**Data shown**
START
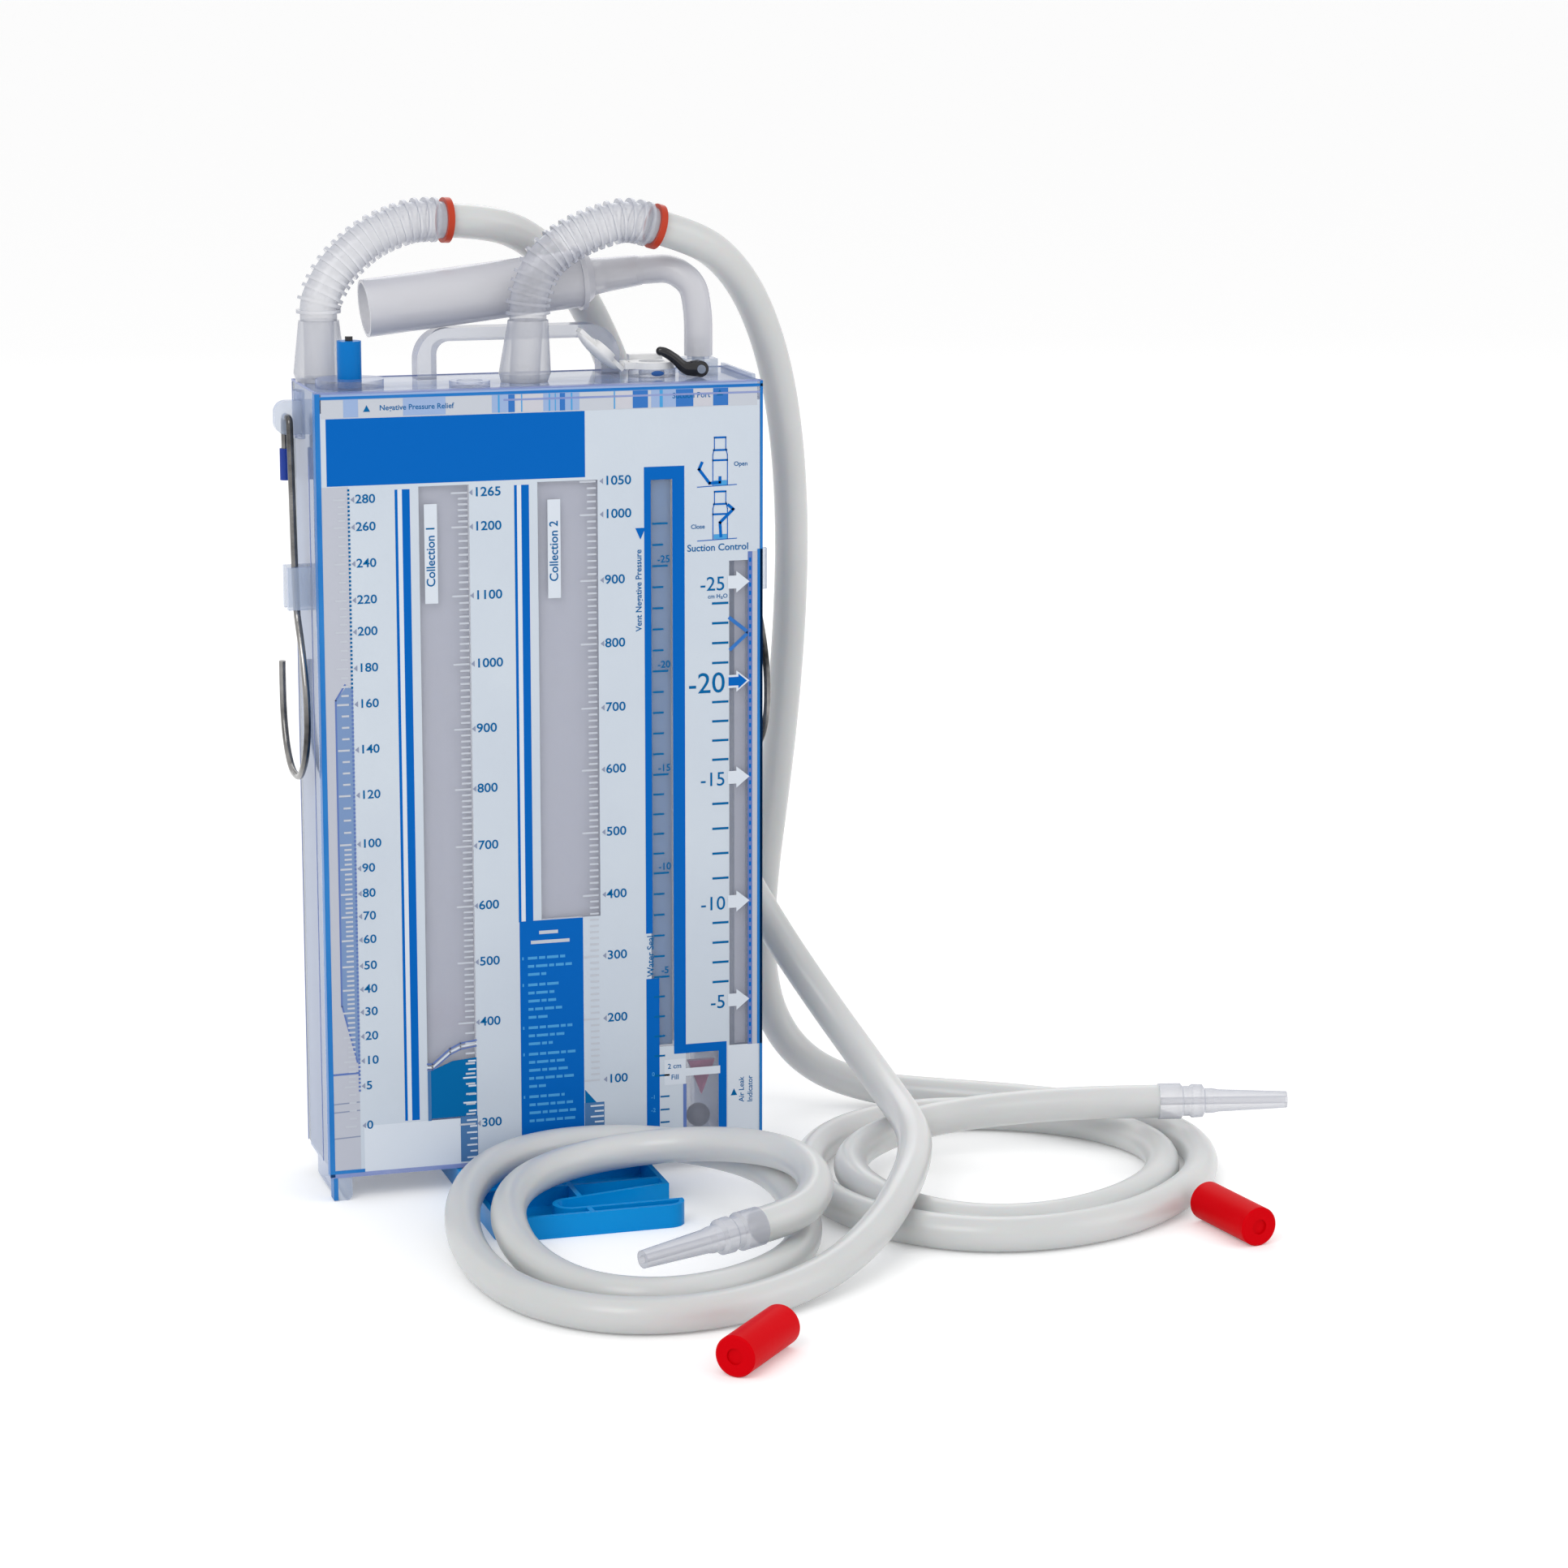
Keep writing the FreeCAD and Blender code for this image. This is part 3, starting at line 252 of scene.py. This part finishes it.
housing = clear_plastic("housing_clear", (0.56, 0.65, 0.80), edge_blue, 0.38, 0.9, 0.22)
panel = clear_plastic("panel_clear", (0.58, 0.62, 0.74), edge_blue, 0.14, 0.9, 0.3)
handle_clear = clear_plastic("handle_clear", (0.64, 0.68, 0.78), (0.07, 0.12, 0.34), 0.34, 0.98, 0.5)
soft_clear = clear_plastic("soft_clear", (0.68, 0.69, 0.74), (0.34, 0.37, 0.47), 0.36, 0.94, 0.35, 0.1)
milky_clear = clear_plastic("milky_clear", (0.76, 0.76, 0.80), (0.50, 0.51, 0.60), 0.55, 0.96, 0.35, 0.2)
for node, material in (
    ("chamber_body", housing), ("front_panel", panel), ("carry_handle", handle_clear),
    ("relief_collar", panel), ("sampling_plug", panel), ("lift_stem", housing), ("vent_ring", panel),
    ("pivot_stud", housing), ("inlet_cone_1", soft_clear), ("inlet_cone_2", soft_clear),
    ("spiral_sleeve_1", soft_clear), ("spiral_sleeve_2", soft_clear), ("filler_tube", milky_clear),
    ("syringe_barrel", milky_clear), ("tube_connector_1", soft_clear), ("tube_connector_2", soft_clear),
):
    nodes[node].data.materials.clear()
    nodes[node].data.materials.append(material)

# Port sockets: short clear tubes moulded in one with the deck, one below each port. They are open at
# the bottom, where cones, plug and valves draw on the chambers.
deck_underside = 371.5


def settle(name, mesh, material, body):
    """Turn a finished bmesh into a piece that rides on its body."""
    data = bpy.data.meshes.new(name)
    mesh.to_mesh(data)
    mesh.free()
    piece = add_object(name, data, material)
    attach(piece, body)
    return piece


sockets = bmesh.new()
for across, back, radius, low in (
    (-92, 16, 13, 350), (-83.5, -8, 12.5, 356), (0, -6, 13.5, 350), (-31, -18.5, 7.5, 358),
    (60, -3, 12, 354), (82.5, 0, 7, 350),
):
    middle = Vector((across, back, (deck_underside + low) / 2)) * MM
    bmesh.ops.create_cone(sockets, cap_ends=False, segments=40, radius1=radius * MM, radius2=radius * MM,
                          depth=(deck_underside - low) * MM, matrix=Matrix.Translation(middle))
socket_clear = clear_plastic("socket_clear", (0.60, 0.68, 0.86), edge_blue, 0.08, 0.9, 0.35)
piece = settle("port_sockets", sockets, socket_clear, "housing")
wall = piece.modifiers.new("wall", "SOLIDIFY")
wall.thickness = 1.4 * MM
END
START
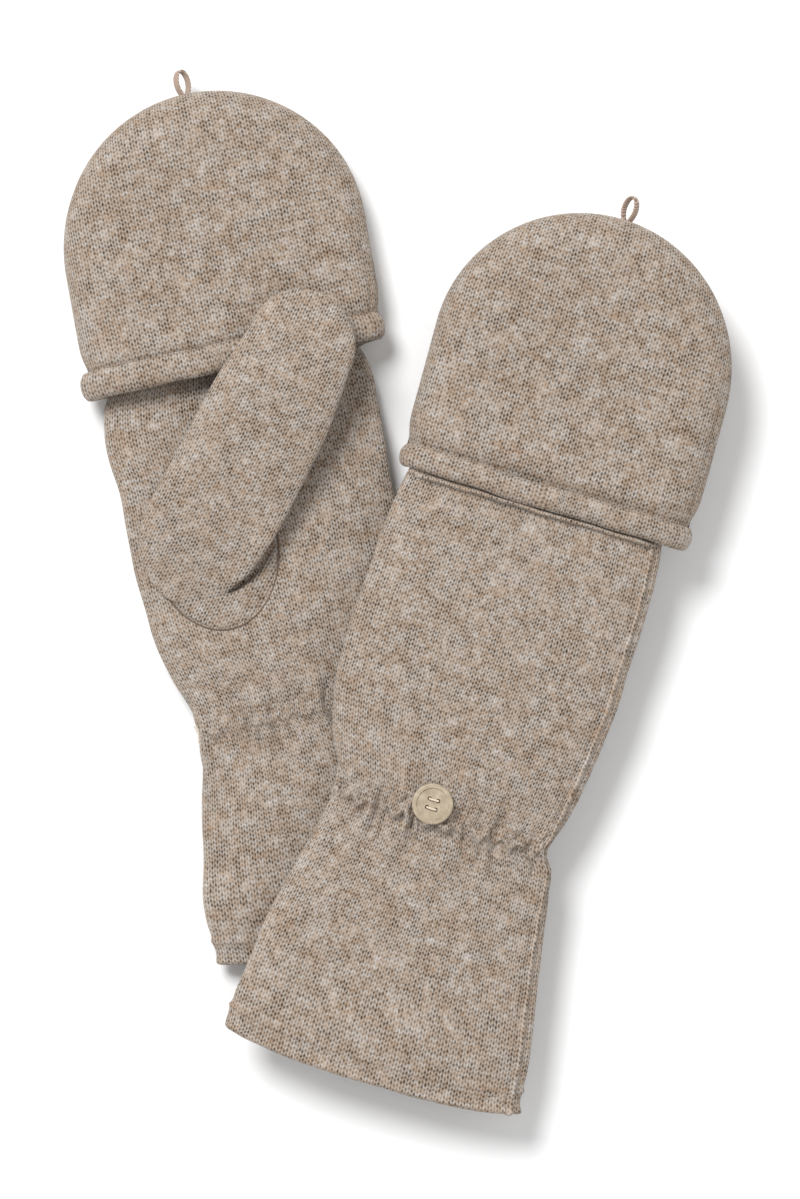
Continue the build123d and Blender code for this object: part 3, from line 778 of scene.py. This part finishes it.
END
START
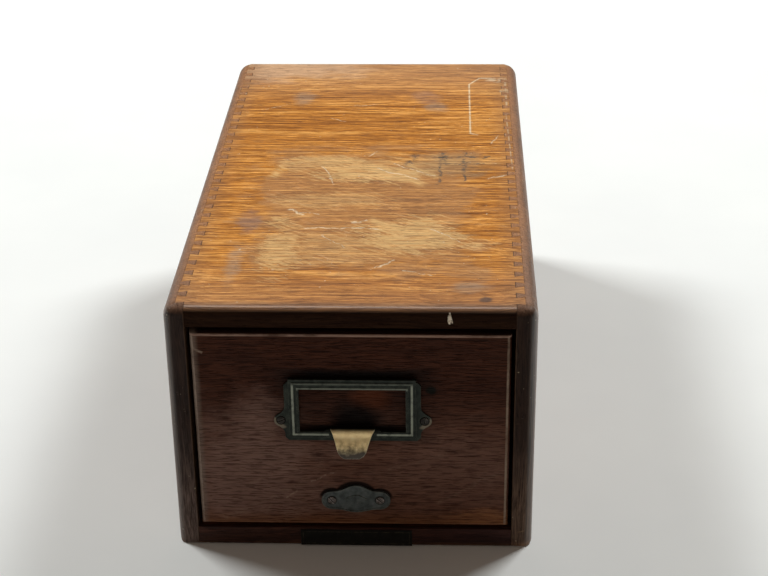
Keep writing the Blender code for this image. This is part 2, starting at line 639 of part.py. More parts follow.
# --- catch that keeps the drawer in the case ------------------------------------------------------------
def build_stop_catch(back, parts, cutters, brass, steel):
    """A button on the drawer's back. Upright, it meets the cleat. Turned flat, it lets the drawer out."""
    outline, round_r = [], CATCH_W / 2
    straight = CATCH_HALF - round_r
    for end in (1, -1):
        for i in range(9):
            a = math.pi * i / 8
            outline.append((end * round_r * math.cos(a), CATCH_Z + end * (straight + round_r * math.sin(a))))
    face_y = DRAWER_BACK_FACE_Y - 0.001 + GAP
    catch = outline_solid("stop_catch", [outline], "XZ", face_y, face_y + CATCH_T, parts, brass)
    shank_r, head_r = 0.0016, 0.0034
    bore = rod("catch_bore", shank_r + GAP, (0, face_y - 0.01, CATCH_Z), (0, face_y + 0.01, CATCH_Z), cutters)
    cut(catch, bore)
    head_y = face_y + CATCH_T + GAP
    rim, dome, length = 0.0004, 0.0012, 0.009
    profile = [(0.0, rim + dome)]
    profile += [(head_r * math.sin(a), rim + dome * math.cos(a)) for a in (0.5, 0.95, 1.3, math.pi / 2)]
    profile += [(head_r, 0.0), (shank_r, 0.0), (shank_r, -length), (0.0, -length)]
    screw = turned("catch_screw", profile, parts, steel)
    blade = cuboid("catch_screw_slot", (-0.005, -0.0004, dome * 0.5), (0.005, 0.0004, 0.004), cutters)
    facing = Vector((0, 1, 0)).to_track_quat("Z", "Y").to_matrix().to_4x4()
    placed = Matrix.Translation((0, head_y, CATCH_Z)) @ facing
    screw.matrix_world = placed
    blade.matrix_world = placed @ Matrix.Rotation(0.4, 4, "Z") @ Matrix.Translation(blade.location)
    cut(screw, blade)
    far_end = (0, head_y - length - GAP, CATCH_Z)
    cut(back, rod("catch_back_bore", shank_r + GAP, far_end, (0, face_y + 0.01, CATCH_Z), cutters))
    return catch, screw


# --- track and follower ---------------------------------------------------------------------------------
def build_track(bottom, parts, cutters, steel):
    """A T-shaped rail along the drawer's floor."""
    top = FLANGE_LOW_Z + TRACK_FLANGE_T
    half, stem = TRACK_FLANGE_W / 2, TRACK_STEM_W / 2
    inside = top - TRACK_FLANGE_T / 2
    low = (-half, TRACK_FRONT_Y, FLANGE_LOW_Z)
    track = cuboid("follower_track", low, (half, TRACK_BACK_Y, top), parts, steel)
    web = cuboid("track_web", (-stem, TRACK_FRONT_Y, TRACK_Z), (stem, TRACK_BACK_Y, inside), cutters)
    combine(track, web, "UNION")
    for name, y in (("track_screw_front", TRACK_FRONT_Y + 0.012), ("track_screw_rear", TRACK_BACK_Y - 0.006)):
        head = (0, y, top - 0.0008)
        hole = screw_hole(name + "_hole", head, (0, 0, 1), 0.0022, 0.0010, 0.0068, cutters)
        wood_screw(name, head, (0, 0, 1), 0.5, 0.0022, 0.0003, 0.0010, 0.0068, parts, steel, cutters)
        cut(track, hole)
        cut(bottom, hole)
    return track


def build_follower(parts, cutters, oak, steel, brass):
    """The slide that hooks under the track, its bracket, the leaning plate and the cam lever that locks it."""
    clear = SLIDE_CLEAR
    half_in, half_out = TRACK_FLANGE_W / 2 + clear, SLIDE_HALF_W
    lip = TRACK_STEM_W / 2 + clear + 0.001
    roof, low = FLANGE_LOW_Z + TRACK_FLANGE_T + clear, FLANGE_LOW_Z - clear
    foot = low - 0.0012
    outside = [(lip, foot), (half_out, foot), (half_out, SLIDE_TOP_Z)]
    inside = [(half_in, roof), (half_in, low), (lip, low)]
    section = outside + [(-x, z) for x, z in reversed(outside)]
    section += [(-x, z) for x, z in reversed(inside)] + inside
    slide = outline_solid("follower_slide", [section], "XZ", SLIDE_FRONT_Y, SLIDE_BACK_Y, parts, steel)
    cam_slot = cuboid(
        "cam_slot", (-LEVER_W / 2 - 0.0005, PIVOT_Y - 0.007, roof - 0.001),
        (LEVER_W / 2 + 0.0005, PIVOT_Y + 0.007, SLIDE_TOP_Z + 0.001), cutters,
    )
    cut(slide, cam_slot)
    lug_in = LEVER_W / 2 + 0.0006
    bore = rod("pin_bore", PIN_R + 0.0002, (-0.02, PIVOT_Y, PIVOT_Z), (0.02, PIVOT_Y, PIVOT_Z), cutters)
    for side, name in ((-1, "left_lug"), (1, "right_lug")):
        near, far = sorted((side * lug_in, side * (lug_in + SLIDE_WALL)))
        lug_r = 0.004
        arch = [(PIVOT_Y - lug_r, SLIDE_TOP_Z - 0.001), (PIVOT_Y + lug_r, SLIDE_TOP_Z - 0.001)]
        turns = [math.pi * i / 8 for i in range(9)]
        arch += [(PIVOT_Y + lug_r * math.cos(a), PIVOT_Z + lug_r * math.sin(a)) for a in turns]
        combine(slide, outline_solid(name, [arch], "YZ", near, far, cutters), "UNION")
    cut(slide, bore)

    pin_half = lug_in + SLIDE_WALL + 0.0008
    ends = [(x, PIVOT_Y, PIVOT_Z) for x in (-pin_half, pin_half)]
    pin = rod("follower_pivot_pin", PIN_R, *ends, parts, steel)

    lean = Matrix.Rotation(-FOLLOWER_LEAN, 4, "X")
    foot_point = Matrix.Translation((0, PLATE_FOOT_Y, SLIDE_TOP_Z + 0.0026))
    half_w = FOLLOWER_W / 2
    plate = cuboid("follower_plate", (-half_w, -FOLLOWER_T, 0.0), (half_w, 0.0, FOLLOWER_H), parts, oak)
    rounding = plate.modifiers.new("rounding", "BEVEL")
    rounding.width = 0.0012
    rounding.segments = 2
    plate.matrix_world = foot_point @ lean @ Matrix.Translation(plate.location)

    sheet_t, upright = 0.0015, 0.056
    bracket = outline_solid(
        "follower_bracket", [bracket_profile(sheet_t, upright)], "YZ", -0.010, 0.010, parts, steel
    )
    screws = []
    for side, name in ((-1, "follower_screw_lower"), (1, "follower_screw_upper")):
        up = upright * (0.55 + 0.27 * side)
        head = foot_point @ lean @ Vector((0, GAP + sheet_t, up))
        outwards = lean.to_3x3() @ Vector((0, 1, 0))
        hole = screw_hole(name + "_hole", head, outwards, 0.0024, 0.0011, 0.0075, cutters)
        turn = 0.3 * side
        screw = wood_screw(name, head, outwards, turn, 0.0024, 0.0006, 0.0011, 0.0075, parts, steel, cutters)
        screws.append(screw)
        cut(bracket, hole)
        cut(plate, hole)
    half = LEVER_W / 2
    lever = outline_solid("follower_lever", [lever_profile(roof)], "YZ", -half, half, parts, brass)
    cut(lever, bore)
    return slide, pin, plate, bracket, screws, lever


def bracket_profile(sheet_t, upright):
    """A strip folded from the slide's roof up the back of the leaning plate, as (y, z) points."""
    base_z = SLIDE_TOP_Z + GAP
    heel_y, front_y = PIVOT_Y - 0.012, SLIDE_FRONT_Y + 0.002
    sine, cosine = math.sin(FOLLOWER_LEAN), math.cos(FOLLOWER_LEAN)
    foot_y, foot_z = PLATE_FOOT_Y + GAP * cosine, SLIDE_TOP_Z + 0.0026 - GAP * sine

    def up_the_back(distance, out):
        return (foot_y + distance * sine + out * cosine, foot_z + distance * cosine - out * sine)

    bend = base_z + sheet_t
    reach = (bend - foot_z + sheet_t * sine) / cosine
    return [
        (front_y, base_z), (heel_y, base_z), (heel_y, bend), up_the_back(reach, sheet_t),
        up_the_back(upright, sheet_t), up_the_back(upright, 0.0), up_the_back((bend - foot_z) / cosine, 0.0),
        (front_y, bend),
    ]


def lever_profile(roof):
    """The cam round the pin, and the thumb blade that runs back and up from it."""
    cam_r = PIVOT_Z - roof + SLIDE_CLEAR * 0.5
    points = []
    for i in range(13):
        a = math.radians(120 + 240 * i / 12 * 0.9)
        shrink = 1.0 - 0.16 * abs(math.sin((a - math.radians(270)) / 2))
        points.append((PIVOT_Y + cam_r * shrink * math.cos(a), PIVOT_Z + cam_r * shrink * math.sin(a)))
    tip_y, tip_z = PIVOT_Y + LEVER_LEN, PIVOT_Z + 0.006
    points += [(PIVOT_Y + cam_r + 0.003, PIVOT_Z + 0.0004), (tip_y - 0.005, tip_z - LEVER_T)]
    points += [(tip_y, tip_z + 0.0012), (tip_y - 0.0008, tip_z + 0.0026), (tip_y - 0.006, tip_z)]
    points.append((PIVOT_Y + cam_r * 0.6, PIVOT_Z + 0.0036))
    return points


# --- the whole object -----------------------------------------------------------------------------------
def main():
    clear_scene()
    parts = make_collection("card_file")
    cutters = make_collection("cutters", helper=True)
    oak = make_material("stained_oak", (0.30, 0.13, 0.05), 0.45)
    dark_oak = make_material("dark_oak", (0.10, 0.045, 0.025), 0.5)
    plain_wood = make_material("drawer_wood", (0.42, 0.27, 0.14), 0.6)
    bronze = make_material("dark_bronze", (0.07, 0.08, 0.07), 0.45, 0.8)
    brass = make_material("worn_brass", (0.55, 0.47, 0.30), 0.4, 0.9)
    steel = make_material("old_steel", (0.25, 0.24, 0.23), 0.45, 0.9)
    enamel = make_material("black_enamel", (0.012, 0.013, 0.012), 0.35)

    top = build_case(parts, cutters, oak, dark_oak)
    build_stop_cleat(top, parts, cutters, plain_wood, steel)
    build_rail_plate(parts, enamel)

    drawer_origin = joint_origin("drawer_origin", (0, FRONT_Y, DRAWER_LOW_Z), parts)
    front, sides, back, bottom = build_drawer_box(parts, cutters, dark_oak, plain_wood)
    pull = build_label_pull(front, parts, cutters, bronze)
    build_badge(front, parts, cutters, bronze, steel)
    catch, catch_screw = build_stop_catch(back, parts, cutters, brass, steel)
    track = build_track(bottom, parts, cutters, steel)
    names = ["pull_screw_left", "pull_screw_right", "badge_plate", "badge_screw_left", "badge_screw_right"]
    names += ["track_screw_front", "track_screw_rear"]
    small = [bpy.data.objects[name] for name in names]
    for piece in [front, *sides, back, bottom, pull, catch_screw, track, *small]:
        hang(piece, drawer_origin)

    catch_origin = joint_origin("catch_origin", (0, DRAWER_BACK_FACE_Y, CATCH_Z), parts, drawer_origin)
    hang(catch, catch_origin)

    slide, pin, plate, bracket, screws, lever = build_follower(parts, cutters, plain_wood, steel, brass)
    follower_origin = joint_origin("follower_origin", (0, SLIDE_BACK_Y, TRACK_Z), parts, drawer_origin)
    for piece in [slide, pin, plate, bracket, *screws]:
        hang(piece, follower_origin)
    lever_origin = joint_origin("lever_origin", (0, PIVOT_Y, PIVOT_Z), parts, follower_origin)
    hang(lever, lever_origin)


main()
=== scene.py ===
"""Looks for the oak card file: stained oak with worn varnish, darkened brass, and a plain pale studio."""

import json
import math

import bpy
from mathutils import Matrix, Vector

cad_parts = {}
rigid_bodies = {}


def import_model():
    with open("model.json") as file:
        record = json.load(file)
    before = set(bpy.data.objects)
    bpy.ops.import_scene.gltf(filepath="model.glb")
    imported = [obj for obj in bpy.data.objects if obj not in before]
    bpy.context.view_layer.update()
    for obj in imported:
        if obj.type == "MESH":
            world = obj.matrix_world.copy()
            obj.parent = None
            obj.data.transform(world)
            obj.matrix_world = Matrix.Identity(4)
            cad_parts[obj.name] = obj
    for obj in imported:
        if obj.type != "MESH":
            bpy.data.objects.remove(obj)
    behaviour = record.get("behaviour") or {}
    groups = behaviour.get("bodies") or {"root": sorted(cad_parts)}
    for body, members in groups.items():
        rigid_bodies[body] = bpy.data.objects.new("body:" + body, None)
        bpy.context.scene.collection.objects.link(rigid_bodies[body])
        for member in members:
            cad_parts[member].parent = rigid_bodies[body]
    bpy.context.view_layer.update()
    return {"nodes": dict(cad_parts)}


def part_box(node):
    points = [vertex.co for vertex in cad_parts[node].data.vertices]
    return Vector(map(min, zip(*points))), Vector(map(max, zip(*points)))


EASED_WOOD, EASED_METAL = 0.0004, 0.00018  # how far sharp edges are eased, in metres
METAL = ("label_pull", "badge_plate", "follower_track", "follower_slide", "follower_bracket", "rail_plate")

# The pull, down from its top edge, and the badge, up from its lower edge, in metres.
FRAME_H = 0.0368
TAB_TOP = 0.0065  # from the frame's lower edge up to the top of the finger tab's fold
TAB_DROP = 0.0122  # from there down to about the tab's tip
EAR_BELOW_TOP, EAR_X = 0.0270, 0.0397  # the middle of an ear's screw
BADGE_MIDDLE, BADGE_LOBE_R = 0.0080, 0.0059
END
**Exercise objective**
What do the lines above say from the one containing "CATCH_Z), parts, drawer_origin)" down to the one containing "bpy.data.objects.remove(obj)"? Return them exactly, both end lines included, and only them.

**Worked answer**
    catch_origin = joint_origin("catch_origin", (0, DRAWER_BACK_FACE_Y, CATCH_Z), parts, drawer_origin)
    hang(catch, catch_origin)

    slide, pin, plate, bracket, screws, lever = build_follower(parts, cutters, plain_wood, steel, brass)
    follower_origin = joint_origin("follower_origin", (0, SLIDE_BACK_Y, TRACK_Z), parts, drawer_origin)
    for piece in [slide, pin, plate, bracket, *screws]:
        hang(piece, follower_origin)
    lever_origin = joint_origin("lever_origin", (0, PIVOT_Y, PIVOT_Z), parts, follower_origin)
    hang(lever, lever_origin)


main()
=== scene.py ===
"""Looks for the oak card file: stained oak with worn varnish, darkened brass, and a plain pale studio."""

import json
import math

import bpy
from mathutils import Matrix, Vector

cad_parts = {}
rigid_bodies = {}


def import_model():
    with open("model.json") as file:
        record = json.load(file)
    before = set(bpy.data.objects)
    bpy.ops.import_scene.gltf(filepath="model.glb")
    imported = [obj for obj in bpy.data.objects if obj not in before]
    bpy.context.view_layer.update()
    for obj in imported:
        if obj.type == "MESH":
            world = obj.matrix_world.copy()
            obj.parent = None
            obj.data.transform(world)
            obj.matrix_world = Matrix.Identity(4)
            cad_parts[obj.name] = obj
    for obj in imported:
        if obj.type != "MESH":
            bpy.data.objects.remove(obj)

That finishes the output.